Luka tidak dibuang. Luka ditanggung. Luka ditebus. Luka dijadikan mulia.

Banyak dari kita masih membawa luka masa lalu. Kecewa. Marah pada Tuhan. Mungkin kehilangan. Mungkin kegagalan. Tapi dalam Kristus, luka bisa menjadi mahkota. Karena di dalam Kristus, tidak ada luka yang sia-sia.

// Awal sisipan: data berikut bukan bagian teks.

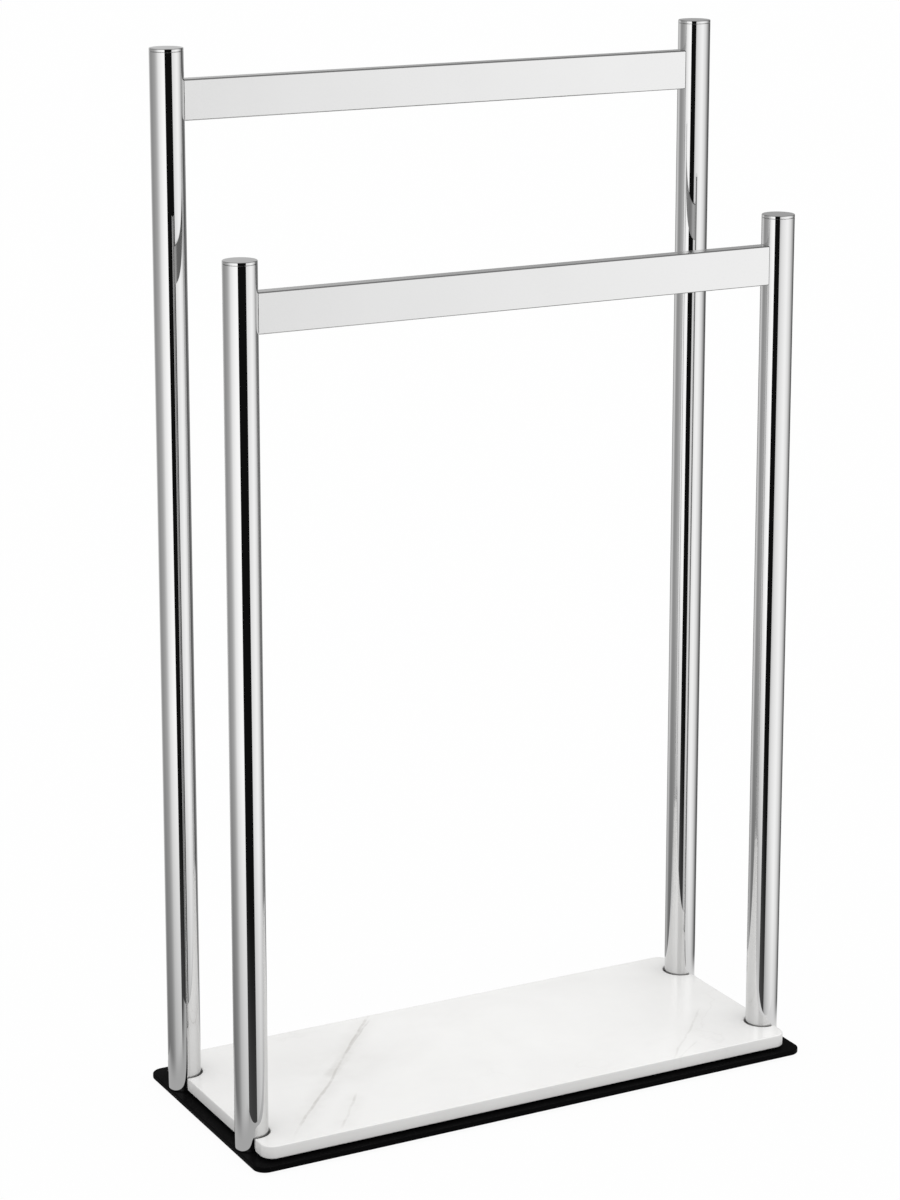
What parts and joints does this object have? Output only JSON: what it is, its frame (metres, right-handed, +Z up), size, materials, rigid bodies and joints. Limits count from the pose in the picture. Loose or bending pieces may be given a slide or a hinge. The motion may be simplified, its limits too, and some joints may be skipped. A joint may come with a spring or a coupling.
{
  "type": "towel stand",
  "caption": "Free-standing towel stand: chrome posts in two heights joined in pairs by flat rails, on a marble slab set in a thin black steel base.",
  "frame": {"origin": "middle of the base, on the floor under the feet", "axes": "+X along the rails to the right seen from the low front rail, +Y from the low front rail to the tall rear rail, +Z up along the posts"},
  "size_m": [0.472, 0.203, 0.803],
  "materials": {
    "polished_chrome": "polished",
    "black_powder_coat": "satin",
    "white_marble": "honed",
    "zinc_plated_steel": "satin",
    "black_rubber": "matte"
  },
  "bodies": {
    "root": {"base_plate": "black_powder_coat", "marble_slab": "white_marble", "rear_left_post": "polished_chrome", "rear_left_cap": "polished_chrome", "rear_right_post": "polished_chrome", "rear_right_cap": "polished_chrome", "front_left_post": "polished_chrome", "front_left_cap": "polished_chrome", "front_right_post": "polished_chrome", "front_right_cap": "polished_chrome", "rear_towel_bar": "polished_chrome", "front_towel_bar": "polished_chrome", "rear_left_bar_plug": "zinc_plated_steel", "rear_left_bar_screw": "zinc_plated_steel", "rear_left_foot_insert": "zinc_plated_steel", "rear_left_base_screw": "zinc_plated_steel", "rear_right_bar_plug": "zinc_plated_steel", "rear_right_bar_screw": "zinc_plated_steel", "rear_right_foot_insert": "zinc_plated_steel", "rear_right_base_screw": "zinc_plated_steel", "front_left_bar_plug": "zinc_plated_steel", "front_left_bar_screw": "zinc_plated_steel", "front_left_foot_insert": "zinc_plated_steel", "front_left_base_screw": "zinc_plated_steel", "front_right_bar_plug": "zinc_plated_steel", "front_right_bar_screw": "zinc_plated_steel", "front_right_foot_insert": "zinc_plated_steel", "front_right_base_screw": "zinc_plated_steel", "rear_left_foot": "black_rubber", "rear_middle_foot": "black_rubber", "rear_right_foot": "black_rubber", "front_left_foot": "black_rubber", "front_middle_foot": "black_rubber", "front_right_foot": "black_rubber", "rear_left_slab_pad": "black_rubber", "rear_right_slab_pad": "black_rubber", "front_left_slab_pad": "black_rubber", "front_right_slab_pad": "black_rubber"}
  },
  "joints": []
}
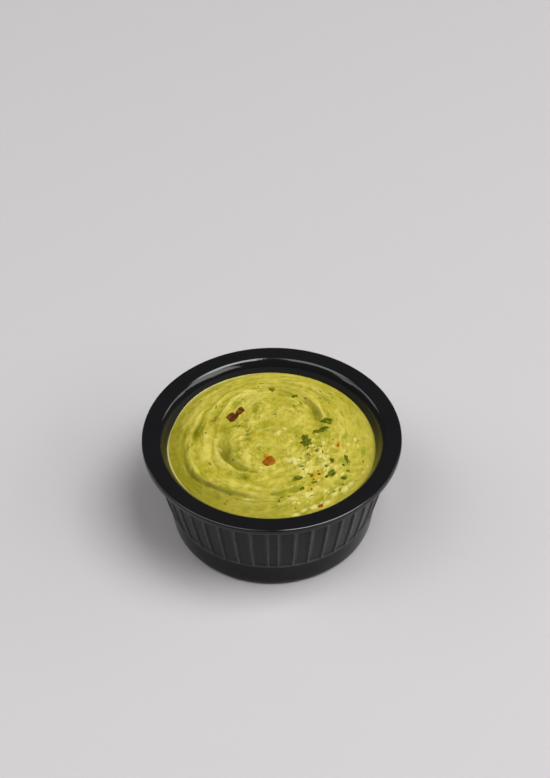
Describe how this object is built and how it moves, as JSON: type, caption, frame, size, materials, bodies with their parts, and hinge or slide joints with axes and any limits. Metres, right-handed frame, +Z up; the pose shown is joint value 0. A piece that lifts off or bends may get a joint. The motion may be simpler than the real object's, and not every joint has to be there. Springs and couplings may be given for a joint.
{
  "type": "guacamole in a ramekin",
  "caption": "Swirled guacamole with chilli bits and herb flecks, filling a small black fluted ramekin with a flat rim and a plain foot band.",
  "frame": {"origin": "on the table, under the middle of the ramekin's foot ring", "axes": "+Z up, -Y to the front, where the narrow flute of the mould seam is, and +X to the right of it"},
  "size_m": [0.0824, 0.0826, 0.035],
  "materials": {
    "ramekin": "black melamine, moulded smooth and glossy, with faint orange peel on the fluted wall",
    "guacamole": "mashed avocado, moist and yellow green, with dark red chilli bits and dark green herb flecks"
  },
  "bodies": {
    "root": {"ramekin": "ramekin", "guacamole": "guacamole"}
  },
  "joints": []
}
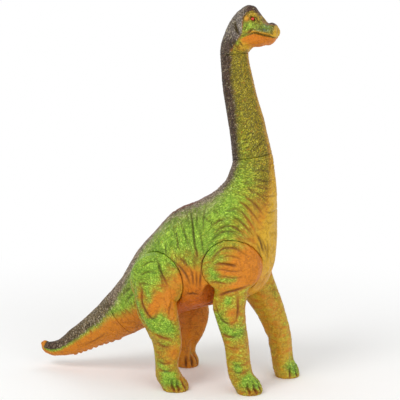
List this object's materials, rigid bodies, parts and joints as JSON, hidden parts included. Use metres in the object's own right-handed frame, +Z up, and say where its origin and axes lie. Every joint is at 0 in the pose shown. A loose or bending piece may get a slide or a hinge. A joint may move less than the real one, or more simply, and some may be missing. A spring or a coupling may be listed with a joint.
{
  "type": "toy sauropod figure",
  "caption": "Long-necked sauropod toy in hollow soft vinyl, standing on four legs, with turning neck, head and tail and legs that swing at hip and shoulder.",
  "frame": {"origin": "middle of the bounding box on the ground, with the soles on z = 0", "axes": "+X the way the animal faces, +Y its left side, +Z up"},
  "size_m": [0.284, 0.1196, 0.3986],
  "materials": {
    "vinyl_green": "glossy soft vinyl, orange airbrushed yellow-green",
    "vinyl_olive": "glossy soft vinyl, olive yellow with a dark dry-brushed stripe",
    "vinyl_orange": "glossy soft vinyl, orange with a green airbrushed top",
    "eye_gloss": "high gloss",
    "joint_plastic": "plain moulded hard plastic"
  },
  "bodies": {
    "torso": {"torso_shell": "vinyl_green", "neck_socket": "joint_plastic", "tail_socket": "joint_plastic", "right_foreleg_socket": "joint_plastic", "left_foreleg_socket": "joint_plastic", "right_hindleg_socket": "joint_plastic", "left_hindleg_socket": "joint_plastic"},
    "neck": {"neck_shell": "vinyl_olive", "neck_plug": "joint_plastic", "head_socket": "joint_plastic"},
    "head": {"head_shell": "vinyl_olive", "head_plug": "joint_plastic", "right_eye": "eye_gloss", "left_eye": "eye_gloss"},
    "tail": {"tail_shell": "vinyl_orange", "tail_plug": "joint_plastic"},
    "right_foreleg": {"right_foreleg_shell": "vinyl_orange", "right_foreleg_plug": "joint_plastic"},
    "left_foreleg": {"left_foreleg_shell": "vinyl_orange", "left_foreleg_plug": "joint_plastic"},
    "right_hindleg": {"right_hindleg_shell": "vinyl_orange", "right_hindleg_plug": "joint_plastic"},
    "left_hindleg": {"left_hindleg_shell": "vinyl_orange", "left_hindleg_plug": "joint_plastic"}
  },
  "joints": [
    {"name": "neck_turn", "type": "hinge", "parent": "torso", "child": "neck", "pos_m": [0.09646, 0, 0.244], "axis": [-0.1736, 0, 0.9848], "range_deg": [-50, 50]},
    {"name": "head_turn", "type": "hinge", "parent": "neck", "child": "head", "pos_m": [0.07676, 0, 0.35], "axis": [-0.0349, 0, 0.9994], "range_deg": [-70, 70]},
    {"name": "tail_turn", "type": "hinge", "parent": "torso", "child": "tail", "pos_m": [-0.047, 0, 0.067], "axis": [-0.8192, 0, -0.5736], "range_deg": [-40, 40]},
    {"name": "right_foreleg_swing", "type": "hinge", "parent": "torso", "child": "right_foreleg", "pos_m": [0.085, -0.02198, 0.133], "axis": [0, 1, 0], "range_deg": [-20, 20]},
    {"name": "left_foreleg_swing", "type": "hinge", "parent": "torso", "child": "left_foreleg", "pos_m": [0.085, 0.02198, 0.133], "axis": [0, 1, 0], "range_deg": [-20, 20]},
    {"name": "right_hindleg_swing", "type": "hinge", "parent": "torso", "child": "right_hindleg", "pos_m": [0.00496, -0.02851, 0.114], "axis": [0, 1, 0], "range_deg": [-15, 15]},
    {"name": "left_hindleg_swing", "type": "hinge", "parent": "torso", "child": "left_hindleg", "pos_m": [0.00496, 0.02851, 0.114], "axis": [0, 1, 0], "range_deg": [-15, 15]}
  ]
}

Dan setelah kita dipulihkan, kita diutus. 2 Korintus 1:3–4 berkata:

"Terpujilah Allah... yang menghibur kami dalam segala penderitaan kami, sehingga kami sanggup menghibur mereka yang berada dalam bermacam-macam penderitaan dengan penghiburan yang kami sendiri terima dari Allah."

Luka yang disembuhkan menjadikan kita penghibur bagi yang terluka. Kita yang pernah jatuh, kini bisa menolong mereka yang terjatuh. Kita jadi sensitif, berempati, karena kita tahu rasanya. Yesus tidak hanya berkata, “Aku menyertaimu,” tapi Ia menunjukkan luka-Nya dan berkata, "Aku tahu rasanya." Dan itu mengubah segalanya.

Salib menyatakan YESUS HADIR dalam penderitaan Untuk Menghibur & Mendampingi

Kubur Kosong Menunjukkan Yesus menang atas maut Memberi Pengharapan & Pemulihan

Dari keduanya, Kita Diutus Melayani dengan kuasa Injil

STOP & REFLECT

Jika Yesus bangkit dan memegang kunci kehidupan & kematian, mengapa aku masih bersikeras memegang kendali atas kehidupan? aku sedang hidup sebagai pemilik... atau tunduk sebagai milik-Nya?

Apakah aku menggunakan tangan dan kakiku untuk mengejar kenyamanan dan kepentinganku sendiri, atau menghidupi panggilan-Nya? Jika dunia ini akan diperbarui oleh Yesus, di mana aku diutus untuk ikut serta memulihkannya?

Jika tangan & kaki Yesus terluka untuk menebusku, mengapa aku masih mengeraskan hati terhadap Pribadi yang rela berkorban untuk memelukku?

ORANG BERINJIL

Mengetahui bahwa kebangkitan Yesus bukan mitos yang menginspirasi melainkan panggilan kebenaran untuk berserah & bertobat seutuhnya.

Menghayati bahwa Yesus tidak bangkit untuk membawa kita keluar dari dunia, tapi mengutus kita ke dunia untuk memperjuangkan pemulihannya. (Already but Not yet - Sudah tapi Belum)

Menghidupi bahwa kemuliaan Yesus tidak menghapus luka-Nya namun menjadikannya sarana untuk menyaksikan kemuliaan Kasih-Nya.